Born in Boort, on the edge of the Mallee, Myra Morris was educated at the Rochester Brigidine Convent where she was encouraged by her English teacher and published verse in the Bulletin. Without further formal training Myra embarked on a career as a freelance writer, publishing her first selection of poetry, England, and other Verses, in 1918. In 1922 Us Five, a children’s novel, was published after being serialised, and Myra moved to Melbourne with her youngest sister. In 1927, with her parents and elder sister, she moved to Frankston, where she lived for the remainder of her life. Morris was a friend of Katharine Susannah Prichard, who once visited her in Frankston while she was staying with her sister Beatrice Bridge. In a tribute written before Myras’ death, when she was quite disabled and walking with a cane, Katharine remembered her as she first encountered her ‘a fascinating girl with dark hair tossed about her head and wide blue-grey eyes. So vivacious and witty, she was, gaily describing her experiences and the writing she was doing.’1
The Wind on The Water is undoubtedly her best novel, possibly due to her familiarity with its Mallee setting. When Fran—a widow and mother of a four-year-old Mary—marries a publican after the Second World War and moves to Brown’s Town she feels an immediate sense of connection with the place.

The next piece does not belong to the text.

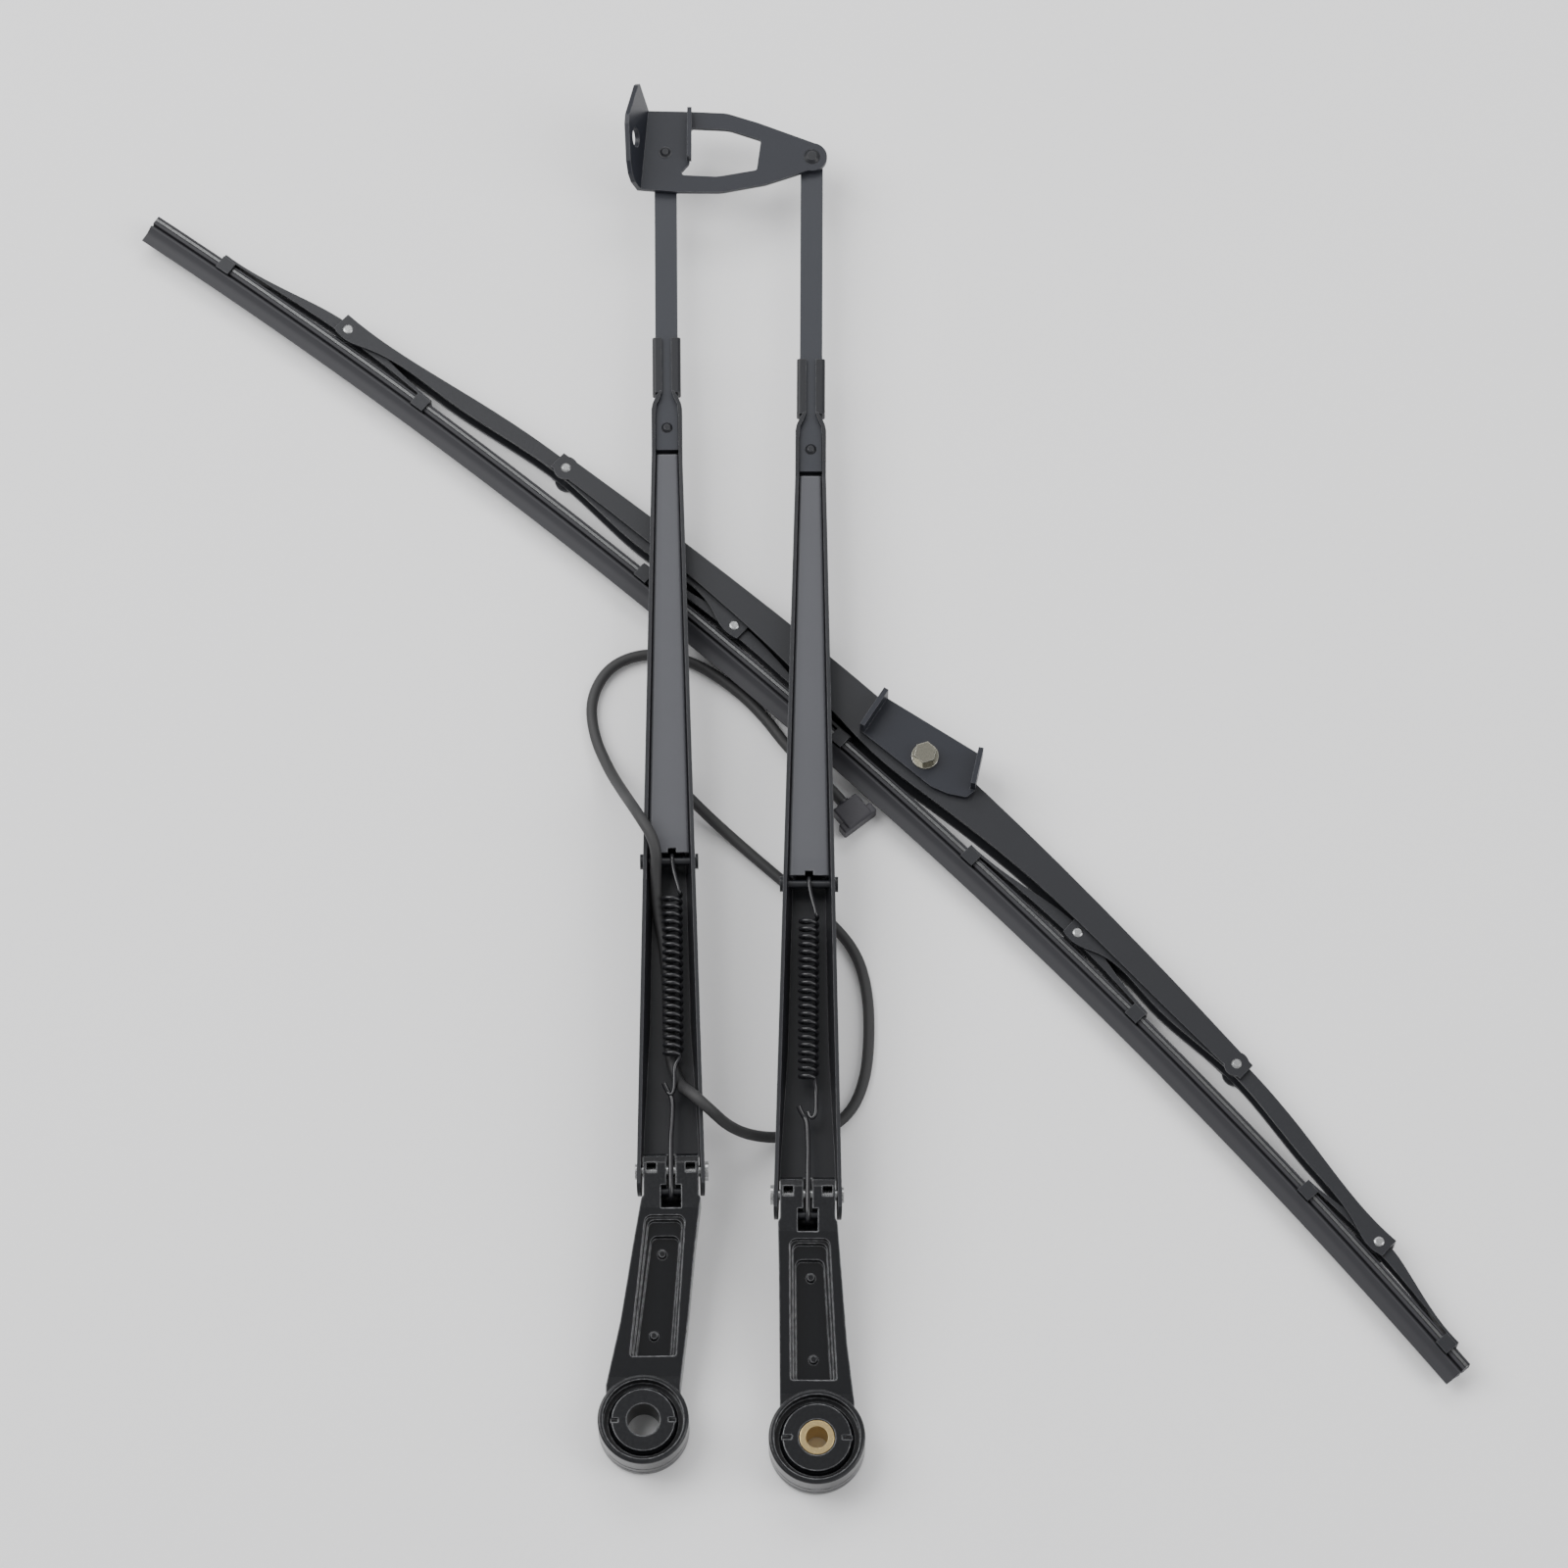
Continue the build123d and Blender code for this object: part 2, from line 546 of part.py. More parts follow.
def primary_bridge():
    """Main lever. Its roof is open over both pivots, where the secondary levers show."""
    (s2, h2), (s5, h5) = joint("J2"), joint("J5")
    top = [(s2 - 5, h2 + 4.0), (-75, 51.4), (BOLT_S, 54.1), (125, 49.6), (s5 + 5, h5 + 3.8)]
    low = [(s2 - 5, h2 - 3.6), (-110, 40.2), (-45, 40.6), (-5, 37.6), (22, 35.4), (50, 37.0), (95, 39.2),
           (165, 36.0), (s5 + 5, h5 - 3.6)]
    body = lever(top, low, PRIMARY_WIDTH, LEVER_SHEET, [(s2, h2, 4.9), (s5, h5, 4.9)], [PIN, PIN])
    inner = PRIMARY_WIDTH / 2 - LEVER_SHEET
    for start, end, h in ((s2 - 14, s2 + 12, h2), (s5 - 20, s5 + 14, h5)):
        body -= box(start, end, h - 10, h + 12, BLADE_MID_Z - inner, BLADE_MID_Z + inner)
    body -= Pos(BOLT_S, lip(BOLT_S) + BOLT_RISE, BLADE_MID_Z) * Cylinder(BOLT_RADIUS + 0.2, 40)
    return solid(body)


def secondary_bridge(outer, pivot, inner):
    """Lever between an end yoke and an inner yoke, rocking on the primary bridge."""
    (sa, ha), (sm, hm), (sb, hb) = sorted([joint(outer), joint(pivot), joint(inner)])
    top = [(sa - 4.6, ha + 4.7), (sa + 5, ha + 5.0), ((sa + sm) / 2, (ha + hm) / 2 + 4.0), (sm, hm + 2.7),
           ((sm + sb) / 2, (hm + hb) / 2 + 4.0), (sb - 5, hb + 5.0), (sb + 4.6, hb + 4.7)]
    low = [(sa - 4.6, ha - 3.4), (sa + 4.5, ha - 3.6), (sa + 11, ha - 1.2),
           ((sa + sm) / 2, (ha + hm) / 2 - 2.6), (sm, hm - 3.6), ((sm + sb) / 2, (hm + hb) / 2 - 2.6),
           (sb - 11, hb - 1.2), (sb - 4.5, hb - 3.6), (sb + 4.6, hb - 3.4)]
    ears = [(sa, ha, 3.6), (sm, hm, 3.7), (sb, hb, 3.6)]
    return lever(top, low, SECONDARY_WIDTH, LEVER_SHEET, ears, [PIN, PIN + RUNNING, PIN])


def claw_yoke(pivot, claw_low, claw_high):
    """End lever with a claw at each tip that grips the splines of the rubber."""
    s, h = joint(pivot)
    sa, sb = claw_low, claw_high
    ha, hb = lip(sa) + RUBBER_HEIGHT, lip(sb) + RUBBER_HEIGHT
    top = [(sa - 3, ha + 1.7), ((sa + s) / 2, (ha + h) / 2 + 2.1), (s, h + 2.4),
           ((s + sb) / 2, (h + hb) / 2 + 2.1), (sb + 3, hb + 1.7)]
    low = [(sa - 3, ha + 0.35), ((sa + s) / 2, (ha + h) / 2 - 0.6), (s, h - 2.6),
           ((s + sb) / 2, (h + hb) / 2 - 0.6), (sb + 3, hb + 0.35)]
    body = lever(top, low, YOKE_WIDTH, YOKE_SHEET, [(s, h, 2.9)], [PIN + RUNNING])
    for at in (sa, sb):
        slope = -math.degrees(math.asin(at / LIP_RADIUS))
        claws = claw(-1) + claw(1)
        body += Pos(at, lip(at) + RUBBER_HEIGHT, BLADE_MID_Z) * Rot(0, 0, slope) * claws
    return solid(body)


def claw(side):
    """One hooked finger, from the lever's flange down round the rubber's head."""
    inner, outer = YOKE_WIDTH / 2 - YOKE_SHEET + 0.4, YOKE_WIDTH / 2 + 0.4
    finger = box(-3, 3, -4.6, 0.9, inner, outer)
    hook = box(-3, 3, -4.6, -4.1, 1.3, outer)
    return finger + hook if side > 0 else mirror(finger + hook, about=Plane.XY)


def rubber():
    """Wiper element: lip, shoulder, neck, and the head that the splines sit in."""
    half = [(0.35, 0.0), (0.5, 2.6), (2.6, 6.3), (2.6, 6.9), (0.9, 7.0), (0.9, 7.7), (1.7, 7.8),
            (2.7, 8.0), (2.7, 9.4), (1.9, 9.45), (1.9, 10.75), (2.7, 10.8), (2.7, RUBBER_HEIGHT)]
    return swept_along_lip([(BLADE_MID_Z + z, h) for z, h in half]
                           + [(BLADE_MID_Z - z, h) for z, h in reversed(half)])


def spline_rail(side):
    """Spring steel strip in the side of the rubber's head."""
    z0, z1 = sorted((BLADE_MID_Z + side * 1.9, BLADE_MID_Z + side * 2.7))
    return swept_along_lip([(z0, 9.5), (z1, 9.5), (z1, 10.7), (z0, 10.7)])


def swept_along_lip(section):
    """Turns a section, given as (z, height above the lip), about the centre of the lip's arc."""
    half_turn = math.degrees(math.asin(BLADE_HALF_LENGTH / LIP_RADIUS))
    centre = LIP_RISE - LIP_RADIUS
    plan = make_face(Polyline(*[(0, LIP_RADIUS + h, z) for z, h in section], close=True))
    turned = revolve(plan.rotate(Axis.Z, half_turn), axis=Axis.Z, revolution_arc=-2 * half_turn)
    return solid(Pos(0, centre, 0) * turned)


def lever_pin(name, width, dome):
    """Rivet through a lever joint, flush below and domed above."""
    s, h = joint(name)
    low, high = BLADE_MID_Z - width / 2, BLADE_MID_Z + width / 2
    pin = rod((s, h, low), (s, h, high), PIN)
    return solid(pin + Pos(s, h, high) * Cone(2.1, 1.4, dome, align=BASE))


def adapter_plate():
    """Flat bracket bolted to the bridge, with an upstanding ear at each end."""
    z0 = BLADE_MID_Z + PRIMARY_WIDTH / 2
    body = rounded_prism(ADAPTER_OUTLINE, [0.5, 0.5, 2.0, 2.0, 2.0, 6.0, 0.5], z0, z0 + ADAPTER_T)
    for (s0, h0), (s1, h1), side in ((ADAPTER_OUTLINE[0], ADAPTER_OUTLINE[-1], 1),
                                     (ADAPTER_OUTLINE[1], ADAPTER_OUTLINE[2], -1)):
        along = Vector(s1 - s0, h1 - h0).normalized()
        inward = Vector(-along.Y, along.X) * side * ADAPTER_T
        a, b = Vector(s0, h0) - along * 0.8, Vector(s1, h1)
        foot = [(v.X, v.Y) for v in (a, b, b + inward, a + inward)]
        body += prism(foot, z0, z0 + ADAPTER_EAR)
    body -= Pos(BOLT_S, lip(BOLT_S) + BOLT_RISE, z0) * Cylinder(BOLT_RADIUS + 0.2, 20)
    return solid(body)


def adapter_bolt():
    """Hexagon bolt through the adapter plate and the bridge."""
    s, h = BOLT_S, lip(BOLT_S) + BOLT_RISE
    seat = BLADE_MID_Z + PRIMARY_WIDTH / 2 + ADAPTER_T + 0.8
    head_body = Pos(0, 0, seat) * extrude(RegularPolygon(4.0, 6, major_radius=False), amount=4.2)
    shank = rod((0, 0, 1.6), (0, 0, seat + 1), BOLT_RADIUS)
    return solid(Pos(s, h, 0) * (head_body + shank))


def adapter_washer():
    s, h = BOLT_S, lip(BOLT_S) + BOLT_RISE
    low = BLADE_MID_Z + PRIMARY_WIDTH / 2 + ADAPTER_T
    ring = Cylinder(5.4, 0.8, align=BASE) - Cylinder(BOLT_RADIUS + 0.2, 10)
    return solid(Pos(s, h, low) * ring)


def adapter_nut():
    """Nut inside the bridge channel."""
    s, h = BOLT_S, lip(BOLT_S) + BOLT_RISE
    nut = extrude(RegularPolygon(4.0, 6, major_radius=False), amount=4.0) - Cylinder(BOLT_RADIUS, 40)
    return solid(Pos(s, h, LEVER_SHEET + 0.4) * nut)


# ======================================================================================
# Washer hose
# ======================================================================================
HOSE_ROUTE = [
    (10.6, 260.6, 4.0), (1.6, 272.0, 3.4), (-10.6, 283.4, 2.7), (-20.4, 297.4, 2.5),
    (-31.8, 309.2, 2.5), (-48.0, 320.6, 2.5), (-65.5, 325.0, 2.5), (-81.6, 319.8, 2.5),
    (-89.6, 305.5, 2.5), (-88.2, 289.5, 2.6), (-81.8, 273.5, 6.0), (-75.6, 259.5, 18.0),
    (-70.2, 246.5, 33.4), (-62.0, 232.6, 34.2), (-62.7, 221.6, 26.4), (-62.1, 210.1, 20.7),
    (-59.2, 196.2, 18.8), (-57.6, 180.2, 18.8), (-57.5, 163.2, 18.8), (-56.7, 149.7, 18.8),
    (-52.8, 138.4, 20.2),
    (-48.6, 131.6, 34.8), (-41.2, 124.6, 35.0), (-33.4, 121.6, 20.0), (-23.6, 121.4, 8.4),
    (-10.6, 122.6, 2.9), (3.2, 125.0, 2.5), (13.8, 133.0, 2.5), (19.4, 147.0, 2.5),
    (20.9, 165.0, 2.5), (20.2, 183.0, 2.5), (15.8, 199.0, 2.5), (4.6, 212.4, 2.5),
    (-9.0, 224.6, 2.5), (-22.8, 236.8, 2.5), (-35.0, 248.0, 2.8), (-44.8, 256.6, 5.4),
    (-52.4, 263.4, 9.4),
]
JET_PLAN = (-58.6, 269.4)


def turn_at(a, b, c):
    """Angle in degrees by which a route turns at its middle point."""
    return (Vector(*b) - Vector(*a)).get_angle(Vector(*c) - Vector(*b))


def hose():
    """Hose along straight runs joined by arcs as large as the runs allow."""
    radii = []
    for a, b, c in zip(HOSE_ROUTE, HOSE_ROUTE[1:], HOSE_ROUTE[2:]):
        shorter = min((Vector(*b) - Vector(*a)).length, (Vector(*c) - Vector(*b)).length)
        radii.append(0.45 * shorter / math.tan(math.radians(turn_at(a, b, c)) / 2))
    path = FilletPolyline(*HOSE_ROUTE, radius=radii)
    start = Plane(origin=path @ 0, z_dir=path % 0)
    tube = sweep(start * Circle(HOSE_DIAMETER / 2), path=path)
    section = math.pi * HOSE_DIAMETER ** 2 / 4
    print("hose radii", [round(r, 1) for r in radii], "smallest", round(min(radii), 1))
    ratio = tube.volume / (section * path.length)
    print("hose length", round(path.length, 1), "volume ratio", round(ratio, 5))
    return solid(tube)


def hose_connector():
    """Moulded coupling at the hose's free end."""
    (ax, ay, az), (bx, by, bz) = HOSE_ROUTE[0], HOSE_ROUTE[1]
    out = math.degrees(math.atan2(by - ay, bx - ax))
    tilt = Vector(bx - ax, by - ay, bz - az).normalized()
    block = fillet(box(-11.4, -1.0, -5.8, 5.8, -3.9, 3.9).edges(), 0.8)
    flange = fillet(box(-11.8, -7.4, -8.0, 8.0, -3.4, 3.4).edges(), 0.8)
    body = Pos(ax, ay, az) * Rot(0, 0, out) * (block + flange)
    back = Vector(ax, ay, az) - tilt * 3.0
    return solid(body + rod(back, (ax, ay, az), HOSE_DIAMETER / 2 + 0.5))


def washer_jet():
    """Spray jet under the idler arm's web, with the spigot that the hose meets."""
    end, before = Vector(*HOSE_ROUTE[-1]), Vector(*HOSE_ROUTE[-2])
    along = (end - before).normalized()
    spigot = rod(end, end + along * 5.5, HOSE_DIAMETER / 2)
    block = fillet(box(-5.5, 5.5, -6.5, 6.5, WEB_Z - 7.0, WEB_Z).edges().group_by(Axis.Z)[0], 1.0)
    return solid(spigot + Pos(*JET_PLAN, 0) * block)


def main():
    os.makedirs("parts", exist_ok=True)
    for arm, spec in ARMS.items():
        inward = 1 if arm == "idler" else -1
        save(f"{arm}_head", place(arm, head(arm)))
        save(f"{arm}_arm_channel", place(arm, channel()))
        save(f"{arm}_arm_strip", place(arm, strip(spec["spring_x"])))
        save(f"{arm}_arm_rod", place(arm, arm_rod(arm)))
        save(f"{arm}_rod_rivet", place(arm, rod_rivet()))
        save(f"{arm}_hinge_pin", place(arm, hinge_pin(inward)))
        save(f"{arm}_cross_pin", place(arm, cross_pin()))
        save(f"{arm}_tension_spring", place(arm, tension_spring(spec["spring_x"], spec["leg_x"])))
        save(f"{arm}_spring_link", place(arm, spring_link(spec["spring_x"])))
        save(f"{arm}_hook_pin", place(arm, hook_pin()))
        save(f"{arm}_link_washer", link_washer(arm))
        save(f"{arm}_link_rivet", link_rivet(arm, 2.3 if arm == "idler" else 3.4))
    save("drive_spindle_insert", spindle_insert())
    save("link_plate", link_plate())

    save("primary_bridge", blade(primary_bridge()))
    save("upper_secondary_bridge", blade(secondary_bridge("J1", "J2", "J3")))
    save("lower_secondary_bridge", blade(secondary_bridge("J6", "J5", "J4")))
    save("upper_bridge_pin", blade(lever_pin("J2", PRIMARY_WIDTH, 0.7)))
    save("lower_bridge_pin", blade(lever_pin("J5", PRIMARY_WIDTH, 0.7)))
    yokes = {"J1": (-318.0, -218.0), "J3": (-100.7, 4.0), "J4": (75.5, 166.3), "J6": (263.0, 342.0)}
    for number, (name, (low, high)) in enumerate(yokes.items(), 1):
        save(f"claw_yoke_{number}", blade(claw_yoke(name, low, high)))
        save(f"yoke_pin_{number}", blade(lever_pin(name, SECONDARY_WIDTH, 0.35)))
    save("wiper_rubber", blade(rubber()))
    save("spline_rails", blade(spline_rail(-1)), blade(spline_rail(1)))
    save("adapter_plate", blade(adapter_plate()))
    save("adapter_bolt", blade(adapter_bolt()))
    save("adapter_washer", blade(adapter_washer()))
    save("adapter_nut", blade(adapter_nut()))

    save("washer_hose", hose())
    save("hose_connector", hose_connector())
    save("washer_jet", washer_jet())


main()
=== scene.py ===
import json
import math

import bmesh
import bpy
from mathutils import Matrix, Vector


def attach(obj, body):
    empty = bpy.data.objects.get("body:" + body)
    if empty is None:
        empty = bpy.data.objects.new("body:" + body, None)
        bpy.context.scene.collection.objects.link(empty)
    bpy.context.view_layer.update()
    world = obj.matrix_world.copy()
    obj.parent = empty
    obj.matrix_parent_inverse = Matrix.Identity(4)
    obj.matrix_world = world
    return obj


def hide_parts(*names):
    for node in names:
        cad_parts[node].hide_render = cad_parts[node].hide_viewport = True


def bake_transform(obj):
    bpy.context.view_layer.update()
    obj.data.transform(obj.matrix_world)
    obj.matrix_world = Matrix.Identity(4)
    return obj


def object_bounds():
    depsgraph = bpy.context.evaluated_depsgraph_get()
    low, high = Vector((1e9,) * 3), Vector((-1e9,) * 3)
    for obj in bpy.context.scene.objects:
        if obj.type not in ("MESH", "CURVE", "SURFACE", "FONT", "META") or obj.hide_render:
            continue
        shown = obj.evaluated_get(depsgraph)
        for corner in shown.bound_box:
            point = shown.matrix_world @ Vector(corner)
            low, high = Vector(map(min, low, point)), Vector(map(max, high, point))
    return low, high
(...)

Country-born, she felt that she had at last come home. She was on the fringe of the Mallee here (surely that was enough country for any one!) and in a little while even the memory of those drab, shut-away years in her aunt’s East Melbourne boarding house would be less than a dream.
The Swan, perhaps based on The Railway Hotel in Boort, is an ‘old, disorderly shambling place.’ Beyond it is a small farm and a lake. Most likely inspired by Lake Boort, the lake ‘lay out in a long ellipse of pewter-coloured water.’ To Fran it is ‘strange and secret’, especially the way it is constantly changing. ‘The grey water moved—it was stirred into a myriad of small, pearly points, ruffled into a dancing pattern that changed the very texture of the surface.’ The loveliness of the lake is set against the unfolding reality of crop failure, dust storms and grinding poverty in Brown’s Town.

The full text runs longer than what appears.